### WHAT IS REQUIRED
Below are the records; collect from them each line containing the string "joints".

── SUPPLIED MATERIAL

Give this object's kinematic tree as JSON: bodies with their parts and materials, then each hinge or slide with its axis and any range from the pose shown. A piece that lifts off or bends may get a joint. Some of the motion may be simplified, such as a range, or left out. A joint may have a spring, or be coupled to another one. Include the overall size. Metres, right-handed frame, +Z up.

────
── SUPPLIED MATERIAL

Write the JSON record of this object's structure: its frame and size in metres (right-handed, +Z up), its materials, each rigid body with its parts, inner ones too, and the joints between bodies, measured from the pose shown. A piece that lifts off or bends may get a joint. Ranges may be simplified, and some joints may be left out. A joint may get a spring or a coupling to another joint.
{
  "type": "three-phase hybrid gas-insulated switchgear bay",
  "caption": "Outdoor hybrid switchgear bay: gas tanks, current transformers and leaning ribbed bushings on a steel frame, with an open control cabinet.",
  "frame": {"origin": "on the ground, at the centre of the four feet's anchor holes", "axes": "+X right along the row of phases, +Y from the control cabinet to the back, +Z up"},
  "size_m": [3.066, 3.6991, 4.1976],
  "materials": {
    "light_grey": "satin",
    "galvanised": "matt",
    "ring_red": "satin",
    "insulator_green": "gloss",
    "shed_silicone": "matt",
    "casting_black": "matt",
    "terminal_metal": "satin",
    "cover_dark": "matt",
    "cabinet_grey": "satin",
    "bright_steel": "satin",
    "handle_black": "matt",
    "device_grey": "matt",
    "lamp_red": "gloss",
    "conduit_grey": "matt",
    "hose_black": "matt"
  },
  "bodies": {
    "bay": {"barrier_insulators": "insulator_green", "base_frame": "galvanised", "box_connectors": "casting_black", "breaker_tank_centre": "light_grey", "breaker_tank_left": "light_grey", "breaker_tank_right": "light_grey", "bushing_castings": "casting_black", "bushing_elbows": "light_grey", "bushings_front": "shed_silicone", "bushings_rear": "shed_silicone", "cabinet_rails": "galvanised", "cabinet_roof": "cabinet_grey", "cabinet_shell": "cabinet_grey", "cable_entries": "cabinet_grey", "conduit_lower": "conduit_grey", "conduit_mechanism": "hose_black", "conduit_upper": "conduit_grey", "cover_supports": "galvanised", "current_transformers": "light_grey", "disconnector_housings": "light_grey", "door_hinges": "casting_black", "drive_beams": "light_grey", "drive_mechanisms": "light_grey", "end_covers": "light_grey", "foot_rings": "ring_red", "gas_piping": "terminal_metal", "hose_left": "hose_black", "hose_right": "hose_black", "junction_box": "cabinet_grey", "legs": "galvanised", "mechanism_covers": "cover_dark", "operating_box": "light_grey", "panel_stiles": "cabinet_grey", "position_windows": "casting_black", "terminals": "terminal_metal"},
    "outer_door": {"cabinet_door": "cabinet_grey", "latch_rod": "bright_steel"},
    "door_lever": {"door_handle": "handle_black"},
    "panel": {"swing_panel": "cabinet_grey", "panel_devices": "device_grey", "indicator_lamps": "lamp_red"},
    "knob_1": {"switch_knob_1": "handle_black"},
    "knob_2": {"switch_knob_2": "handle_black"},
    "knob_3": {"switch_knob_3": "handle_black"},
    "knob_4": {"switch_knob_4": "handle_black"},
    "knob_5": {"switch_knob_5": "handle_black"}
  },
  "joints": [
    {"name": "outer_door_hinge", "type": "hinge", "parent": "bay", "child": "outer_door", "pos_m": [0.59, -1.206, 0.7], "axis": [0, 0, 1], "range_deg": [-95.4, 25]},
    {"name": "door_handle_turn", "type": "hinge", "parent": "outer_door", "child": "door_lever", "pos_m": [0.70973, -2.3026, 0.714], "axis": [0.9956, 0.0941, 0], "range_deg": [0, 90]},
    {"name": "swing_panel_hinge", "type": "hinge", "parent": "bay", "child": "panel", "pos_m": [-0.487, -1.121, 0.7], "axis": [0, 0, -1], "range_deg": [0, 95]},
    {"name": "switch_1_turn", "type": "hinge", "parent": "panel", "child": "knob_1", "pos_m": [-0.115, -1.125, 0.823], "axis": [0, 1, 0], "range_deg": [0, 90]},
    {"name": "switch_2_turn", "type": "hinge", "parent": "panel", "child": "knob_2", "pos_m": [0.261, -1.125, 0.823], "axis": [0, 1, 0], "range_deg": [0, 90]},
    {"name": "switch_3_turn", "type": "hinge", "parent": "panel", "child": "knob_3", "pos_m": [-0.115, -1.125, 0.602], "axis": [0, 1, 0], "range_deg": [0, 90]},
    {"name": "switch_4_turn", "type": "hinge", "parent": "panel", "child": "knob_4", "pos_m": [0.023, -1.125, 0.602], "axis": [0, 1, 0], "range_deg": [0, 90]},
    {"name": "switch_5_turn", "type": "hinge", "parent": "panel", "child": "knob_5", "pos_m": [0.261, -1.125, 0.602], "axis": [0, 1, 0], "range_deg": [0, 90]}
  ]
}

────

### EXERCISE RESULT
Write the JSON record of this object's structure: its frame and size in metres (right-handed, +Z up), its materials, each rigid body with its parts, inner ones too, and the joints between bodies, measured from the pose shown. A piece that lifts off or bends may get a joint. Ranges may be simplified, and some joints may be left out. A joint may get a spring or a coupling to another joint.
  "joints": [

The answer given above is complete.